- The Washington Times - Friday, February 17, 2006

Excerpts of editorials from newspapers around the world:

The Bangkok Post

U.S. hit on human rights

BANGKOK — The United Nations has concluded … that the situation in Guantanamo Bay, the United States jail in Cuba for alleged terrorists, violates international law and the convention on human rights and torture.

While some of the allegations have been made before, this report is the first to emerge from an investigation made by the reputed U.N. Commission on Human Rights. A draft of the report was forwarded to the White House on Jan. 16 for comment.

The report accuses the U.S. of violating the detainees’ rights to a fair trial, freedom of religion and health.

Five U.N. experts had applied for permission to conduct an inquiry at Guantanamo Bay. The U.S. government denied entry to two and said three experts could visit the facility but could not talk with any detainees. The U.N. panel decided not to accept the U.S. government offer and refused to go. …

Lawyers for two Chinese Muslims held at Guantanamo Bay filed court papers on Monday seeking an order for their release. Abu Bakker Qassim and A’Del Abdu al-Hakim were captured in Pakistan in 2001 as they fled a Taliban training camp, where they were learning tactics to use in seeking independence from the Chinese government. The two men have said they have no quarrel with the U.S., and the U.S. military has found that they are not “enemy combatants.”

And in Paris on Monday, Reporters Without Borders, a worldwide press watchdog, urged the U.S. to free two journalists jailed without charges, one in Iraq and one at Guantanamo Bay, and accused U.S. and Iraqi forces of obstructing media coverage of the war.

The Korea Times

The top U.N. post

Foreign Minister Ban Ki-moon’s declaration of candidacy for U.N. secretary general marks an epoch for both Korea and the global body. It is like a child who was born and grew up under dedicated parental support has come of age and offers to return the favor.

Of course, the top job at the United Nations is individual rather than national in nature. This only makes Minister Ban a better candidate than most others. A lifetime diplomat and a known U.N. expert, he enjoys … recognition on the diplomatic stage.

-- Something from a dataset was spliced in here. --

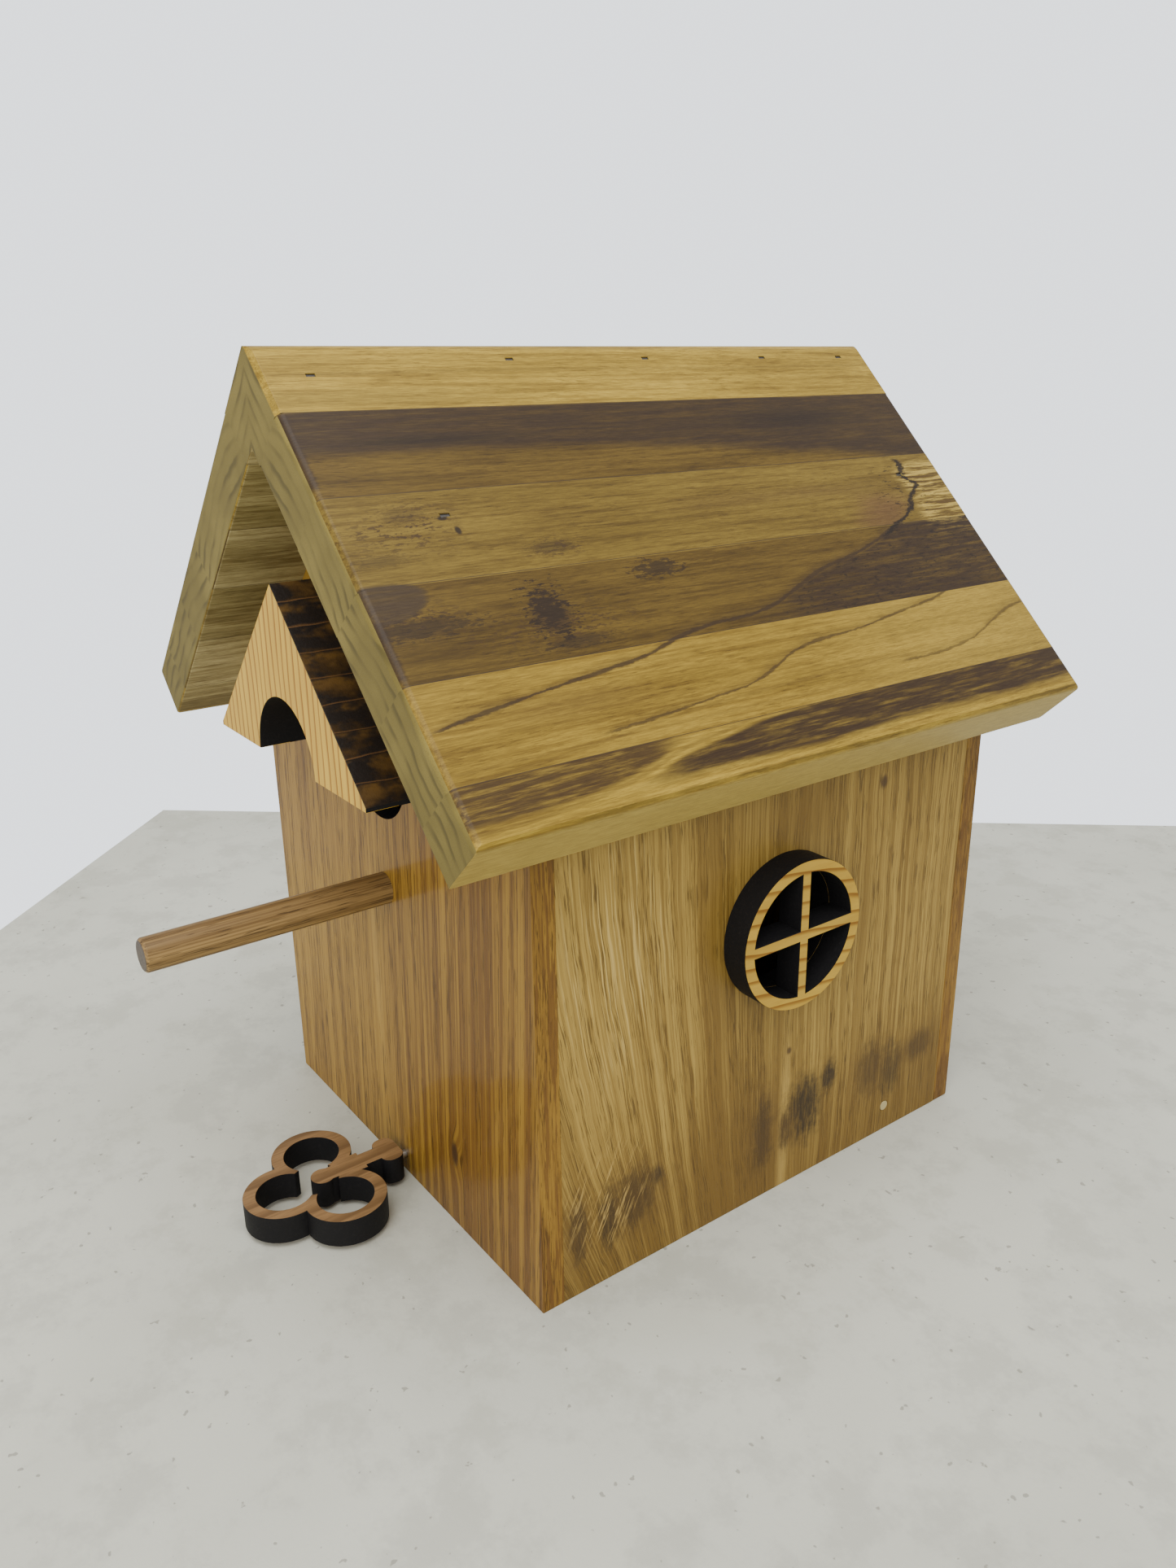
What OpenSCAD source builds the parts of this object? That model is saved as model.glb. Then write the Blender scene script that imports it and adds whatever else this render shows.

If a diplomat cannot be completely separated from his country even in international organizations, however, Ban’s biggest — if not only — handicap would be his nationality. Of the permanent five members of the Security Council, China and Russia may cite Korea’s relative proximity to the U.S. Worse yet, Washington’s intimacy toward Seoul has cooled in recent years. …

For these reasons, the permanent five, including Britain and France, could support other Asian candidates even if they agree on the principle of continental rotations. We think that should not be the case, as Southeast Asia already had a top U.N. official [U Thant of Burma], while a Thai is leading the World Trade Organization. …

Asahi Shimbun

Recycled plutonium fuel

TOKYO — The power industry’s long-stalled project to burn recycled plutonium fuel in conventional light-water reactors has moved closer to reality.

Yasushi Furukawa, the governor of Saga Prefecture, home to Kyushu Electric Power Co.’s nuclear power plant in Genkai, recently said he has become convinced of the safety of the use of plutonium-uranium mixed oxide (MOX) fuel at the plant, effectively approving the project.

The town of Genkai is also expected to give the go-ahead for Kyushu Electric’s plan to use MOX at the No. 3 reactor of its Genkai plant. But it will be four to five years until the MOX fuel is ready for the plutonium-thermal project.

Local residents are far from reassured. The local governments and Kyushu Electric need to offer a convincing explanation about the project and address the residents’ concerns. …

The MOX project at the Genkai plant, if it is launched, should be limited to using the plutonium piling up in Britain and France.